Ограниченный режиссером в пространстве зритель видит на экране всего одного «живого человека» — некоего «коллекционера», который монотонно, порой почти засыпая, ведет с кем-то, скорей всего, со своим внутренним голосом, беседу о смысле, подтексте, мистических началах нескольких картин. Он рассматривает их сюжеты, пытается найти связи между картинами, и, наконец, в своих измышлениях о картинах выходит на родовой скандал нескольких плотно связанных между собой людей из высшего общества 19-го века.
Абсолютный авангардист, Руис нисколько не заботился, вероятно, о зрительском внимании к своему творению. «Гипотеза» — зрелище исключительно элитарное, созданное для небольшой группы эстетов, художников-маргиналов, а возможно (и даже скорей всего) — просто для самого себя. Отталкиваясь от сюрреалистических композиций, Руис превращает свой фильм в путешествие интеллектуала-исследователя по «объемным» картинам, сам того не подозревая, открывая дорогу в 3-Д. В фильме нет ни героев, ни действия в привычном смысле слова. Актеров много, но все они — лишь застывшие в картинных позах манекены, двигающиеся лишь согласно авторским измышлениям, да и то, как механические куклы. Безусловно, это не только привлекает зрителя, создавая таинственную мрачную, оккультную атмосферу, тем более, что фильм черно-белый, но и отталкивает, поскольку не каждому захочется час слушать суждения засыпающего на ходу старика об игре света и тени на полотнах художника, а у особо впечатлительных и клаустрофобия может развиться — настолько необычным кажется этот мир, наполненный вполне живыми, но абсолютно недвижимыми людьми-куклами.
Сама по себе очень необычная подача, по сути, абсолютно документального материала подкупает и интригует. На коробке с диском кто-то из особо одаренных написал, что фильм располагает многочисленной мужской обнаженной натурой и гомосексуальной тематикой. Вероятно, неизвестный анонсатор, как и большинство его коллег фильм вообще не смотрел, а просто мотнул две сцены, увидел почти(!!!) нагого мальчика, вокруг которого собрались какие-то мужики в плащах и сразу записал фильм в пособие для геев.
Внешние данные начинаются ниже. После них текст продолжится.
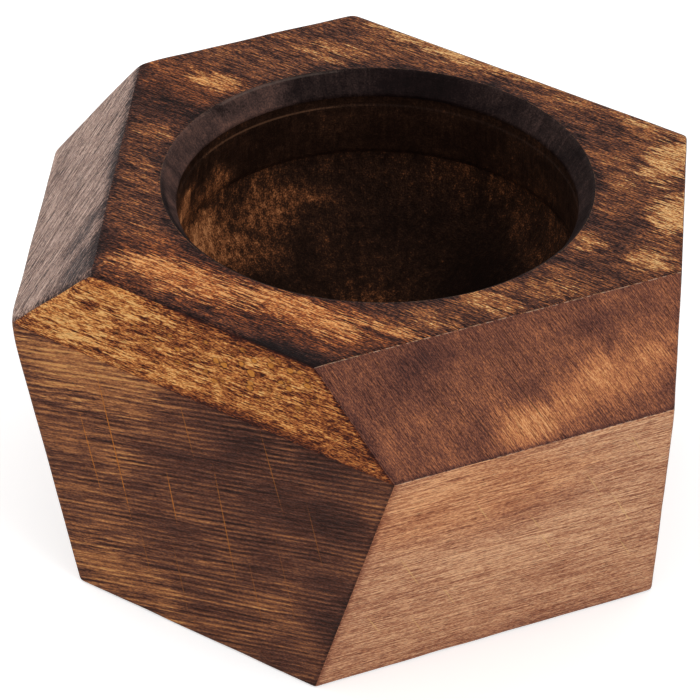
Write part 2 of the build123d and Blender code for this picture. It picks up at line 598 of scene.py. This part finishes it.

Большего примитивизма невозможно придумать. Так вот любителям сюрреалистических извращений можно не беспокоиться. Нет здесь ни голых мужчин, а гей-тематика проскальзывает лишь в качестве истории, послужившей основой для создания картины. Естественно, и мужская, и женская натура здесь есть, но как без нее, если речь идет об скопированных до мельчайших деталей с оригинала, «объемных» картинах?
Находя в сюжетах картин определенные парадоксы, влияющие на эти сюжеты, связывающие картины между собой, оживляющие их и придающие им скрытый, почти мистический смысл, рассказчик находит параллели с реальностью, с человеческой психологией, превращая фильм не столько в экскурсию по музею, сколько прогулку по человеческим отношениям и страстям.
Несмотря на придание картинам выпуклости, фильм все-таки остается одномерным, в частности, из-за слишком классической для такого фильма операторской работы.
Редкий, не одноразовый, безусловно, авторский, трудно перевариваемый, странный фильм. Абсолютно статичное, авангардное эзотерическое полотно, фильм-картина, фильм-размышление, который можно назвать своеобразным прорывом авангардного кино, и, который, в то же время, имеет собственно к кино довольно опосредованное отношение. Рекомендуется только искателям новых форм в кинематографе.